NVIDIA GPU Driver Use-After-Free Allows Privilege Escalation from Containerized Workloads
Overview
A high-severity use-after-free vulnerability was discovered in the kernel mode layer of the NVIDIA GPU driver for Linux. The flaw, tracked as CVE-2024-0072, can be triggered by a local, low-privileged user through specially crafted interactions with the driver's memory management components. The primary impact is in multi-tenant GPU environments, which are common in cloud AI services and on-premise Kubernetes clusters that use GPU sharing or MIG (Multi-Instance GPU). An attacker who has compromised a single container with GPU access can exploit this vulnerability to trigger a denial of service (crashing the host node) or, more critically, achieve arbitrary code execution in the host's kernel. A successful exploit would allow the attacker to break out of the container sandbox, gain root-level privileges on the underlying host node, and subsequently access or disrupt all other containerized workloads running on that same node. This could lead to the theft of sensitive data, AI models, or credentials from other tenants, effectively collapsing the security isolation provided by containerization. The vulnerability underscores the critical importance of maintaining a secure and updated infrastructure stack, from the physical hardware drivers up to the application layer, in AI/ML environments.
Affected Systems
Testing Guide
1. **Check Driver Version:** On the GPU host node, run the command `nvidia-smi`. 2. **Verify Version:** Compare the 'Driver Version' reported in the output with the list of affected versions.
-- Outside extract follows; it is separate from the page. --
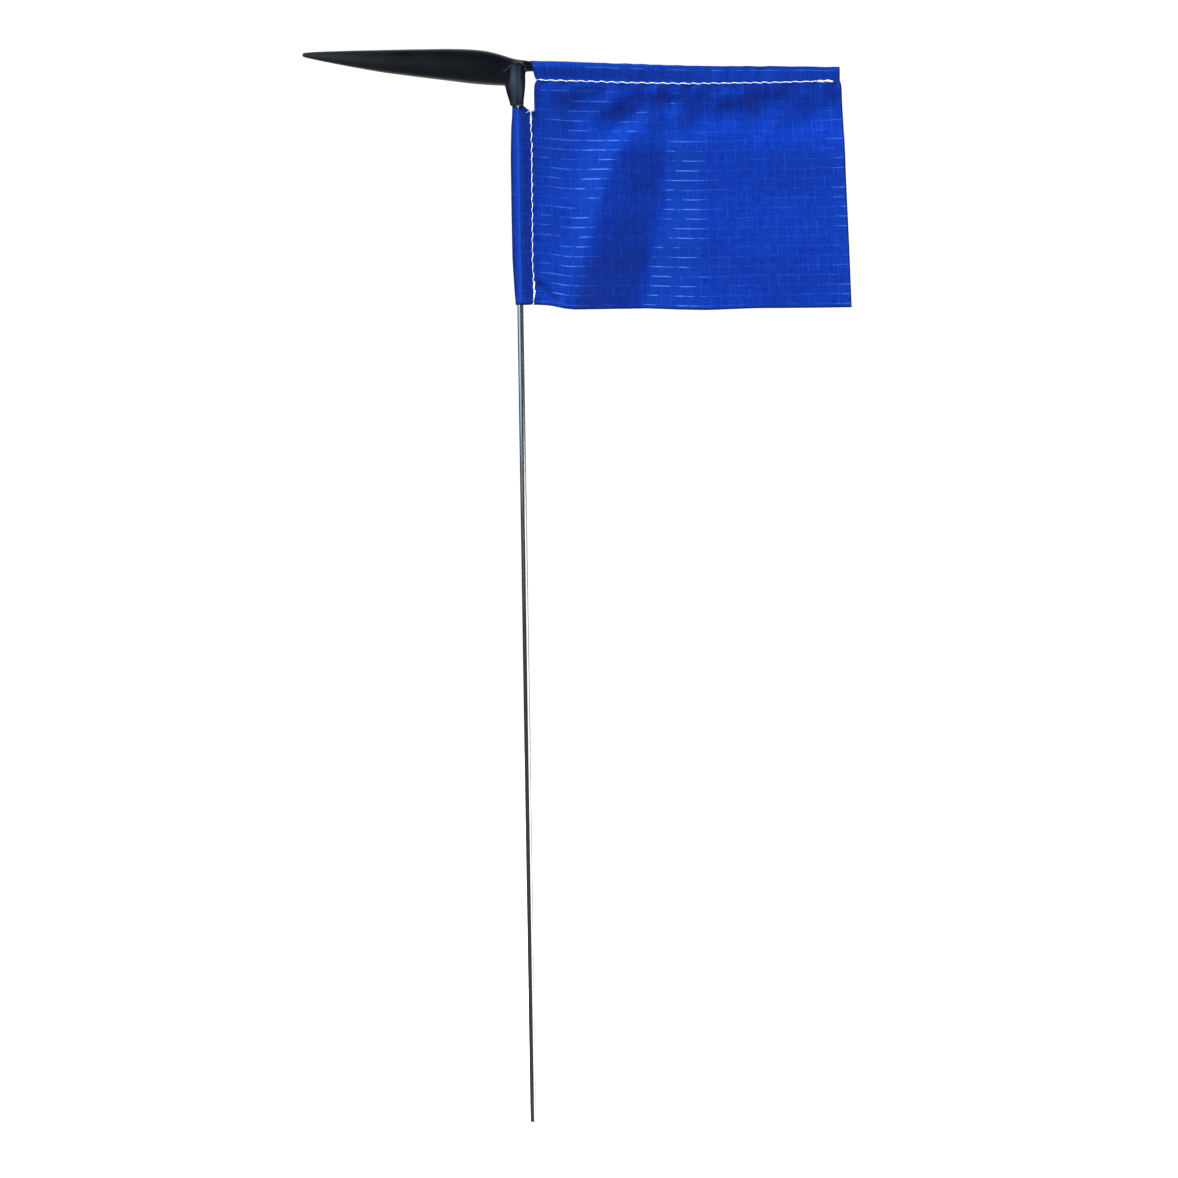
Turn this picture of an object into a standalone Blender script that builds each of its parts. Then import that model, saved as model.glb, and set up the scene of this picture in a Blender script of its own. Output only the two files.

If your version is lower than the patched versions (e.g., you have 535.150.00), you are vulnerable. 3. **Consult NVIDIA Bulletin:** Cross-reference your driver branch (e.g., 535.x, 550.x) with the official NVIDIA Security Bulletin for CVE-2024-0072 to confirm.
Mitigation Steps
1. **Update GPU Drivers:** Immediately update all affected NVIDIA drivers on host machines to the patched versions specified in the NVIDIA security bulletin. 2. **Implement Node Isolation:** In Kubernetes, use taints and tolerations to isolate workloads with different trust levels onto separate physical nodes. 3. **Use Secure Runtimes:** Employ security-hardened container runtimes like gVisor or Kata Containers, which provide an additional layer of kernel isolation between the container and the host. 4. **Monitor Kernel Logs:** Actively monitor host kernel logs (`dmesg`) for signs of driver instability or crashes, which could indicate attempted exploitation.
Patch Details
Patches are available in NVIDIA driver versions 550.54.14, 545.29.06, 535.161.07 and later.